For an example of how OpenMP can be used to carry out this kind of reduction, please refer to the C version of this notebook.

In [None]:
# Dose not work - seeking confirmation that this is not yet implemented in the rocm Fortran compilers.
# make reduction_array
# ./reduction_array

## Atomics

The modern equivalent of a mutex, the `omp atomic` directive ensures that the next memory operation immediately following it cannot be accessed by multiple threads at the same time.
For single memory operations, this lock is far less costly than the full software lock available in directives such as `omp critical`, whilst still avoiding problematic race conditions.
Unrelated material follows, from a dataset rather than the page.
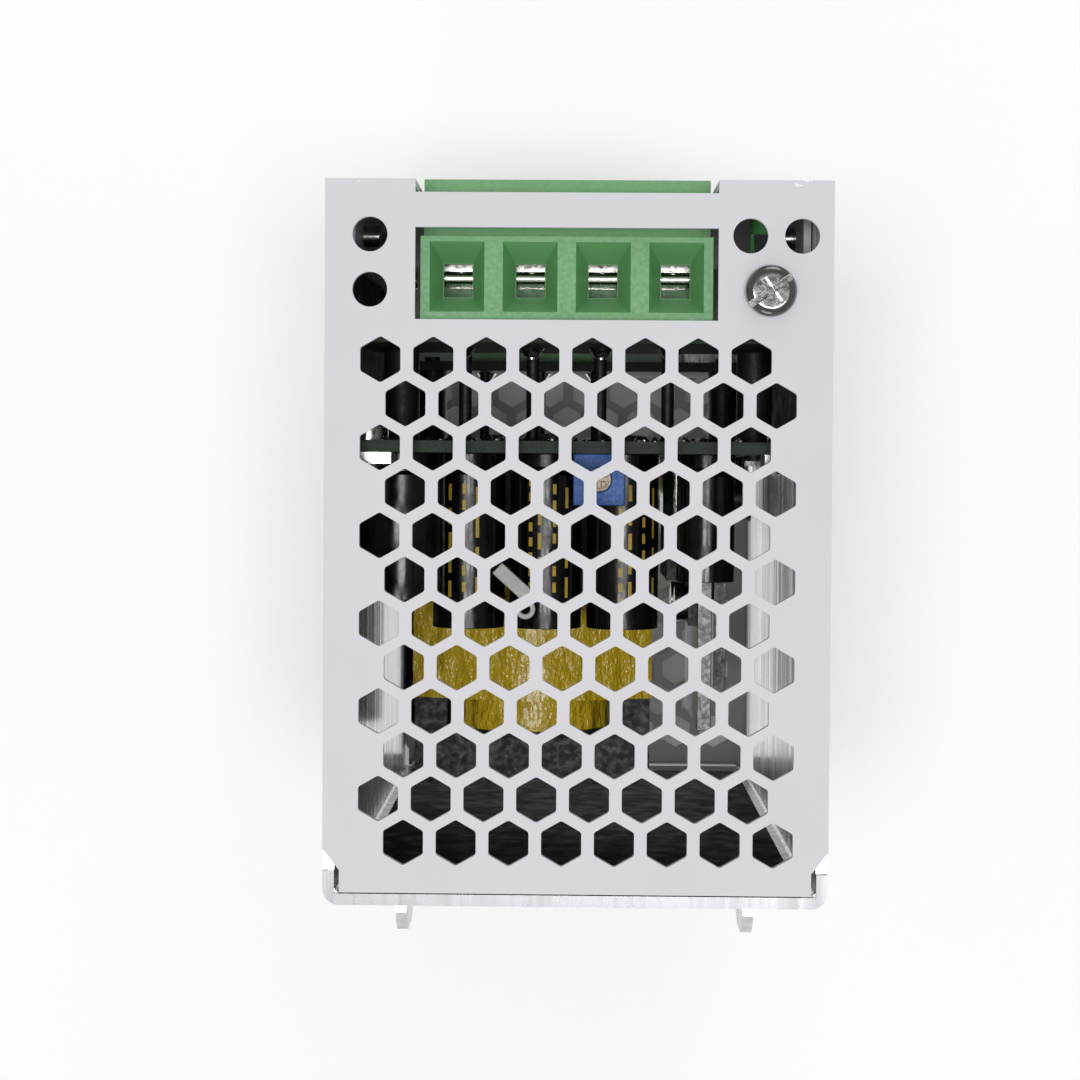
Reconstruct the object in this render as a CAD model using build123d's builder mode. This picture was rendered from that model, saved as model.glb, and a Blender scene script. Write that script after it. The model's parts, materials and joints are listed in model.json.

`omp critical` directives still have their uses; they are, for example, able to lock entire regions of code.
In general, however, these full software locks of data regions are too costly for efficient device computing.
It is often worth the time to modify the code to remove such locks when porting code to GPU.

_Note that at the time of writing, fast hardware atomics are __not__ enabled in the rocm `amdflang` Fortran compiler.
They are currently highly inefficient, and should be avoided where possible._

Let's take a look at [`atomic.F`](./Fortran/atomic.F) - in this example we perform an element-wise summation of an array using two methods; an atomic calculation within a parallel loop and a reduction.
Both are timed, to compare performance.
Note that we need to enable `HSA_XNACK` for this example, as we are requiring `unified_shared_memory` to let the OS handle our memory movements for us.

Let's compile and run it now:

In [None]:
export HSA_XNACK=1
make atomic
./atomic

_As noted, these performance numbers are currently unrepresentative, due to lacking fast hardware atomic support in the Fortran compiler.
It is therefore highly recommended to avoid `omp atomic` and use reductions wherever possible in your code._

In this notebook, we have learned about the concept of mutexes, and how modern algorithms in the form of reductions and atomic calculations have made them redundant for OpenMP code.
In the next notebook, we will be looking at function calls in target regions in OpenMP, and bringing together the things we have learned in the exercises.